Leslie había sacudido la cabeza.

—No. Aparte de Fiona no tengo más parientes.

Valerie la había mirado con aire compasivo.

—Entonces ¿no puede acudir a casa de nadie, ahora? Tal vez sería mejor para usted no quedarse aquí sola esta noche.

—Preferiría quedarme aquí. Se me pasará. Soy médico —añadió, y aunque su profesión no tenía nada que ver con lo que estaba pasando en aquel momento, al parecer a Valerie Almond el comentario le pareció convincente.

La inspectora había dicho que al día siguiente iría a la granja de los Beckett para hablar con los que vivían o se alojaban allí.

—Será a eso de las diez. Estaría bien que pudiera venir también. ¿Quiere que mande un coche para que la recoja?

—Allí estaré. Iré en mi propio coche, gracias.

Valerie se había despedido y había entregado a Leslie una tarjeta, antes de pedirle que se pusiera en contacto con ella en caso de que se le ocurriera cualquier cosa que pudiera guardar alguna relación con el asesinato de su abuela.

—Por banal que le parezca —había agregado la inspectora—, para nosotros podría ser absolutamente crucial.

Leslie había llamado a la granja y había contado lo que había sucedido a Gwen. Esta, desconcertada, había hecho un sinfín de preguntas, había manifestado su horror, su espanto, había hecho más preguntas, hasta que Leslie empezó a creer que en cualquier momento podría perder los nervios y ponerse a gritar.

—Mira, Gwen —la interrumpió—, seguro que comprenderás que necesito un poco de tranquilidad. Nos vemos mañana, ¿de acuerdo?

—Pero ¿no quieres venir enseguida aquí? ¡No puedes quedarte sola! Quiero decir, que no está bien que…

—¡Hasta mañana, Gwen! —Y dicho esto, Leslie había colgado el auricular.

¿Cómo había pasado la noche? No habría sabido decirlo. ¿Había estado deambulando de una habitación a otra? ¿La había pasado en el sofá, con la mirada perdida en la pared? ¿Se había tendido en la cama de Fiona, insomne, con los ojos abiertos? ¿Había estado ojeando un viejo álbum de fotografías? A la mañana siguiente solo le pasaban por la cabeza imágenes vagas de lo que había estado haciendo en esa noche horrible, mientras las horas transcurrían lenta y penosamente, como si no quisiera volver a amanecer jamás. Recordaba haber cogido el coche en algún momento para ir a una gasolinera. Había vuelto con una botella de vodka y había bebido bastante. Se avergonzaba de ello, pero ¿por qué diablos no tenía Fiona ni una sola gota de alcohol en casa?
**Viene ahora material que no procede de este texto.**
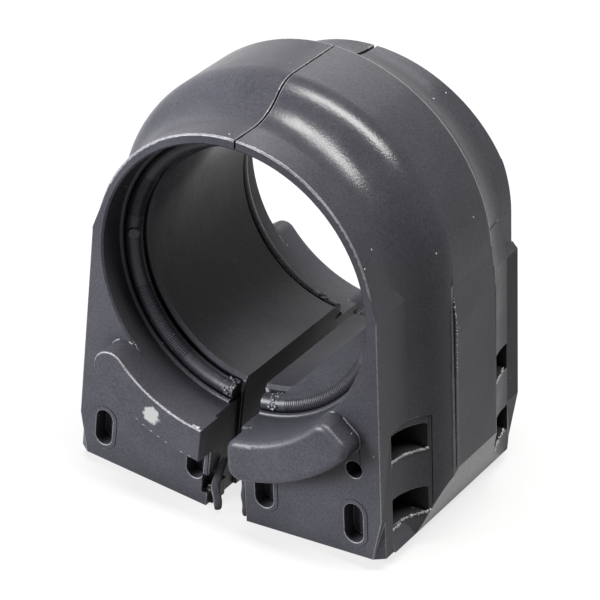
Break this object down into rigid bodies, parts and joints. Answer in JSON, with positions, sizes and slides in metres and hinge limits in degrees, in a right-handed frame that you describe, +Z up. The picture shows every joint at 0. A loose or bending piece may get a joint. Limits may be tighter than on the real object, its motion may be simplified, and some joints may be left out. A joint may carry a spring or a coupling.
{
  "type": "sway bar bushing",
  "caption": "Split rubber bushing for a heavy stabiliser bar: round crown with a raised strap band, open slot at the base, ringed counterbores, end lugs and blind pockets.",
  "frame": {"origin": "on the bore axis, in the middle of the raised band", "axes": "+Z up through the crown, -Y out of the front face along the bore, +X to the right seen from the front"},
  "size_m": [0.0777, 0.0618, 0.0843],
  "materials": {
    "black_rubber": "moulded, satin, with dull and glossy patches"
  },
  "bodies": {
    "root": {"bushing": "black_rubber"}
  },
  "joints": []
}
No consiguió desayunar nada. Desde la cena en la granja, dos días atrás, no había comido más que un par de bocados de hamburguesa. En cambio, se había puesto las botas de alcohol. Y qué.
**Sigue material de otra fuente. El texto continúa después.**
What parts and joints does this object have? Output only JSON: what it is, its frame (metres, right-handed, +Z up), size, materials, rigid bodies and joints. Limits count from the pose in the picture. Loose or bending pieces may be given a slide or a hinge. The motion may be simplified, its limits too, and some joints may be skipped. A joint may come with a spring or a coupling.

A las ocho y media ya no había podido más y había llamado a Stephen al hospital. Le dijeron que debía de estar en mitad de una operación, que le pasarían el recado. Por eso no se apartaba del teléfono. A regañadientes, porque dos años antes había jurado que no volvería a pedir a Stephen que la ayudara, que estuviera allí para consolarla. Había mantenido su propósito incluso en las horas más crudas y tristes que siguieron a su separación. También durante aquellos fines de semana en apariencia interminables que se había pasado llorando, aferrada a una botella de vino frente al televisor, cuando se había sentido la persona más sola del mundo. En esos momentos había sido consciente de que él habría acudido a abrazarla ante la más mínima señal. Pero Leslie había aguantado con los dientes apretados.
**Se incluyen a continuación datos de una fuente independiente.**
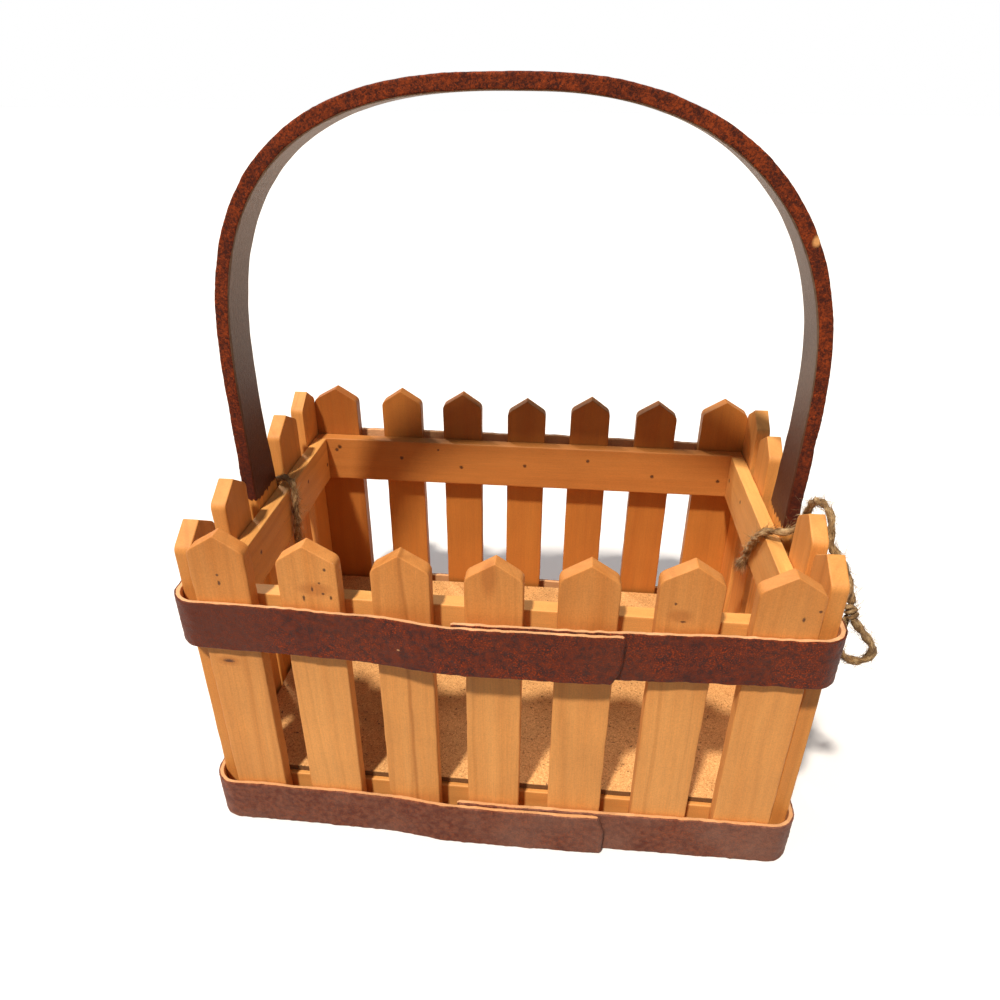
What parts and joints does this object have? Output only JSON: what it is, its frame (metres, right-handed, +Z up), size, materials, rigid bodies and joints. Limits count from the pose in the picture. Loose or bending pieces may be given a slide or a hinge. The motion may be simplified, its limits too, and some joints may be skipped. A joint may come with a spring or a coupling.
{
  "type": "picket fence basket",
  "caption": "Rectangular wooden basket with picket-fence sides, bark-faced bands, a bent hoop handle and twine ties.",
  "frame": {"origin": "on the surface it stands on, under the middle of the wood's box", "axes": "+X along the long side, +Y to the back, +Z up through the hoop handle"},
  "size_m": [0.2811, 0.1844, 0.3074],
  "materials": {
    "pine": "sanded bare pine, amber with age",
    "rail_pine": "planed bare pine",
    "hardboard": "fibrous pressed board",
    "bark_strip": "split strip with rough red-brown bark on its face",
    "hoop_bark": "bent strip, bark on the outside and grey-brown inside",
    "jute": "hairy two-ply jute twine",
    "brad_steel": "dull wire brads"
  },
  "bodies": {
    "root": {"front_picket_1": "pine", "front_picket_2": "pine", "front_picket_3": "pine", "front_picket_4": "pine", "front_picket_5": "pine", "front_picket_6": "pine", "front_picket_7": "pine", "back_picket_1": "pine", "back_picket_2": "pine", "back_picket_3": "pine", "back_picket_4": "pine", "back_picket_5": "pine", "back_picket_6": "pine", "back_picket_7": "pine", "left_picket_1": "pine", "left_picket_2": "pine", "left_picket_3": "pine", "left_picket_4": "pine", "right_picket_1": "pine", "right_picket_2": "pine", "right_picket_3": "pine", "right_picket_4": "pine", "upper_rail_front": "rail_pine", "upper_rail_back": "rail_pine", "upper_rail_left": "rail_pine", "upper_rail_right": "rail_pine", "lower_rail_front": "rail_pine", "lower_rail_back": "rail_pine", "lower_rail_left": "rail_pine", "lower_rail_right": "rail_pine", "floor_board": "hardboard", "upper_band": "bark_strip", "lower_band": "bark_strip", "handle": "hoop_bark", "left_twine": "jute", "right_twine": "jute", "brad_front_1": "brad_steel", "brad_front_2": "brad_steel", "brad_front_3": "brad_steel", "brad_front_4": "brad_steel", "brad_front_5": "brad_steel", "brad_front_6": "brad_steel", "brad_front_7": "brad_steel", "brad_back_1": "brad_steel", "brad_back_2": "brad_steel", "brad_back_3": "brad_steel", "brad_back_4": "brad_steel", "brad_back_5": "brad_steel", "brad_back_6": "brad_steel", "brad_back_7": "brad_steel", "brad_left_1": "brad_steel", "brad_left_2": "brad_steel", "brad_left_3": "brad_steel", "brad_left_4": "brad_steel", "brad_right_1": "brad_steel", "brad_right_2": "brad_steel", "brad_right_3": "brad_steel", "brad_right_4": "brad_steel", "brad_handle_left": "brad_steel", "brad_handle_right": "brad_steel"}
  },
  "joints": []
}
Hasta ese día. Hasta que había sucedido aquello que se veía incapaz de superar sola en cuanto consiguiera salir de la inmovilidad en la que estaba sumida.

El teléfono sonó.

Olvidó su orgullo y respondió al instante.

—¿Sí? ¿Stephen?

Al otro lado, solo silencio.

—¿Stephen? Soy Leslie.

Oyó una respiración.

—¿Quién es? —preguntó.

Alguien respiraba. Y luego colgó.

Leslie negó con la cabeza antes de colgar ella también. Unos segundos más tarde volvió a sonar el teléfono. Esa vez oyó la voz de Stephen.

—¿Leslie? He llamado hace un momento pero comunicabas. Soy yo, Stephen.

—Sí, Stephen, hola. Acabo de recibir una llamada extraña.

Descartó esa idea de su mente. Alguien debía de haberse equivocado de número o había querido gastarle una broma.